Sat, 15 May 2021

by Xinhua writers Hu Tao, Zhang Wenjing

LANZHOU, April 19 (Xinhua) -- Chinese archaeologists are using the latest technology to understand the lives of an ancient ancestor of human beings, based on a jawbone fossil found on the Qinghai-Tibet Plateau.

By studying the fossil and sediments from the Baishiya Karst Cave in which the fossil was discovered, researchers have identified the jawbone as belonging to an extinct species of archaic human named Denisovan hominins that had previously only been found in Siberia.

In addition to extending the known range of the Denisovans, the discovery provides evidence of pre-historic human activity on the Qinghai-Tibet Plateau at least 160,000 years ago, much earlier than the previous date of 40,000 years ago.

The research has also highlighted the valuable role of modern technology in resolving archaeological riddles that were previously beyond the scope of science.

In 2018, archaeologists from Lanzhou University started excavations at the Baishiya Karst Cave, with an altitude of more than 3,200 meters, in the northeastern portion of the Qinghai-Tibet Plateau.

Much of their research focused on a jawbone with human-like characteristics that hinted at pre-historic human activity in the area.
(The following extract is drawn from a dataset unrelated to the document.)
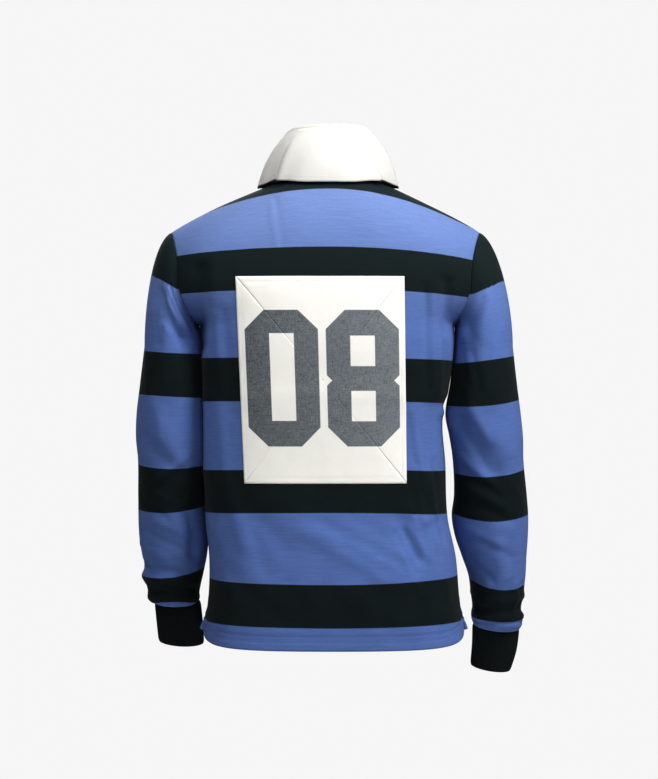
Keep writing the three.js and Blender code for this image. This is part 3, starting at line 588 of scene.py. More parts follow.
def lower_body(side, u, h):
    """From the hem to the underarm: an arc of the torso's section at each height. Its sides are pressed in
    by the sleeves, and its corners are turned out at the vents."""
    edge = np.abs(u)
    sewn = (h - VENT_SHARE) / (1 - VENT_SHARE)
    below = blend(hem_height(side, u), VENT_TOP, h / VENT_SHARE)
    z = np.where(sewn < 0, below, blend(VENT_TOP, UNDERARM, sewn))
    angle = u * math.pi / 2
    x = column_at(TORSO, "centre", z) + column_at(TORSO, "half", z) * across_section(angle)
    y = side["sign"] * column_at(TORSO, side["depth"], z) * through_section(angle)
    bottom = np.where(u > 0, PRESS_BOTTOM_LEFT, PRESS_BOTTOM_RIGHT)
    press = PRESS_DEPTH * ease((PRESS_TOP - z) / PRESS_TOP_RUN) * ease((z - bottom) / PRESS_BOTTOM_RUN)
    vent = np.clip((VENT_TOP - z) / (VENT_TOP - BACK_HEM), 0, 1) * edge**8
    x = x - np.sign(u) * press * np.exp(-((y / PRESS_WIDTH) ** 2)) + np.sign(u) * side["flare"] * vent
    y = y + side["sign"] * VENT_TURN * vent
    return points_of(x, y, z)


def beside_armhole(side, u, s):
    """From the underarm to the armhole's widest level: the arc opens, and its ends climb a quarter round."""
    turn = np.sin(s * math.pi / 2)
    middle_z = blend(UNDERARM, side["blade"], s)
    edge_z = UNDERARM + ARMHOLE_LOWER * (1 - np.cos(s * math.pi / 2))
    widest = blend(math.pi / 2, side["armhole"], turn)
    scale = (UNDERARM_HALF + ARMHOLE_SPREAD * ease(s)) / across_section(widest)
    return points_of(
        column_at(TORSO, "centre", middle_z) + scale * across_section(u * widest),
        side["sign"] * column_at(TORSO, side["depth"], middle_z) * through_section(u * widest),
        blend(middle_z, edge_z, np.abs(u) ** ROW_DROOP),
    )


def top_edge(side, u):
    """The neckline, an arc from the neck's point over the middle, then the shoulder seam down to its tip."""
    edge = np.abs(u)
    a = np.clip(edge / NECK_SHARE, 0, 1) * math.pi / 2
    cosine = np.maximum(np.cos(a), 0)
    neck = points_of(
        np.sign(u) * NECK_HALF * np.sin(a),
        NECK_POINT_Y + side["sign"] * side["neck_depth"] * cosine,
        NECK_POINT_Z + side["neck_rise"] * cosine ** side["neck_power"],
    )
    share = np.clip((edge - NECK_SHARE) / (1 - NECK_SHARE), 0, 1)
    shoulder = points_of(
        np.sign(u) * (NECK_HALF + SHOULDER_RUN * share) + GIRDLE_SHIFT * ease(1.6 * share),
        NECK_POINT_Y - 4 * np.sin(share * math.pi),
        NECK_POINT_Z - SHOULDER_SLOPE * SHOULDER_RUN * share - SHOULDER_TIP_DROP * share**4,
    )
    return np.where((edge <= NECK_SHARE)[..., None], neck, shoulder)


def over_shoulder(side, u, r):
    """From the armhole's widest level to the top edge, on a cubic that leaves the lower part smoothly."""
    start = beside_armhole(side, u, np.ones_like(u))
    end = top_edge(side, u)
    reach = SHOULDER_PULL * np.linalg.norm(end - start, axis=-1, keepdims=True)
    leave = unit(start - beside_armhole(side, u, np.full_like(u, 0.98))) * reach
    level = np.array([0.0, -side["sign"], -0.06])
    turn = ease(np.abs(u) / NECK_SHARE / 1.1)[..., None]
    arrive = unit(blend(side["neck_lean"], level, turn)) * reach
    return cubic(start, leave, end, arrive, r)


def panel_form(side, u, h):
    """A whole panel without its folds: h is 0 at the hem, 1 at the underarm, 2 at the armhole's widest level
    and 3 at the top edge, and u runs from -1 to 1 across it."""
    u, h = np.broadcast_arrays(np.asarray(u, dtype=float), np.asarray(h, dtype=float))
    lower = lower_body(side, u, np.clip(h, 0, 1))
    beside = beside_armhole(side, u, np.clip(h - 1, 0, 1))
    over = over_shoulder(side, u, np.clip(h - 2, 0, 1))
    level = h[..., None]
    return np.where(level <= 1, lower, np.where(level <= 2, beside, over))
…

Collaborating with multiple institutions around the world, the Lanzhou University team employed a range of technologies, including analysis of proteins from one of the teeth and uranium-thorium decay dating of the carbonate crust on the fossil. They also analyzed mitochondrial DNA found in sedimentary materials excavated from the cave.

The findings confirmed a long-term occupation of the Denisovans on the Qinghai-Tibet Plateau, and confirmed their close relationship with the late Denisovans found in Siberia, while shedding light on the physical characteristics and way of life of these ancient humans.

"New technologies are now helping us to establish a complete and reliable age framework for this extinct human group," said Zhang Dongju, an archaeologist from the College of Earth and Environmental Sciences of Lanzhou University who led the research.

"Beyond that, they help us understand the Denisovans' stone-tool production technology, plant and animal utilization strategies, as well as their living environment and strategies for adapting," said Zhang.

The analysis of mitochondrial DNA in sediments has been particularly useful, according to Zhang, since it could provide reliable information of ancient humans who has occupied the archaeological sites where human fossils are hard or barely found.

The results of the study were published in the journal Science in October 2020, pulling together the joint efforts by institutions in China, Germany, Australia and the United States.

The research demonstrates the increasing role of new scientific tools and methods in Chinese archaeology, allowing researchers to reconstruct the lives and social scenes of the ancient human groups. By pulling together fragmented pieces of scientific data, researchers can now understand their life-span, physical morphological characteristics, gene sequences and diet etc.

"Our work is similar to that of criminal investigators," said Gao Xing, a researcher of the Institute of Vertebrate Paleontology and Paleoanthropology under the Chinese Academy of Sciences. "We use scientific and technological methods to obtain more and richer ancient information through fragmented materials and information."

By analyzing stable isotopes, for example, researchers can determine what humans ate and how they lived hundreds of thousands of years ago, according to Gao.

"The increasing intervention of science and technology in archaeology is effectively linking the past with today and the future, restructuring a more real and vivid human history," said Zhang.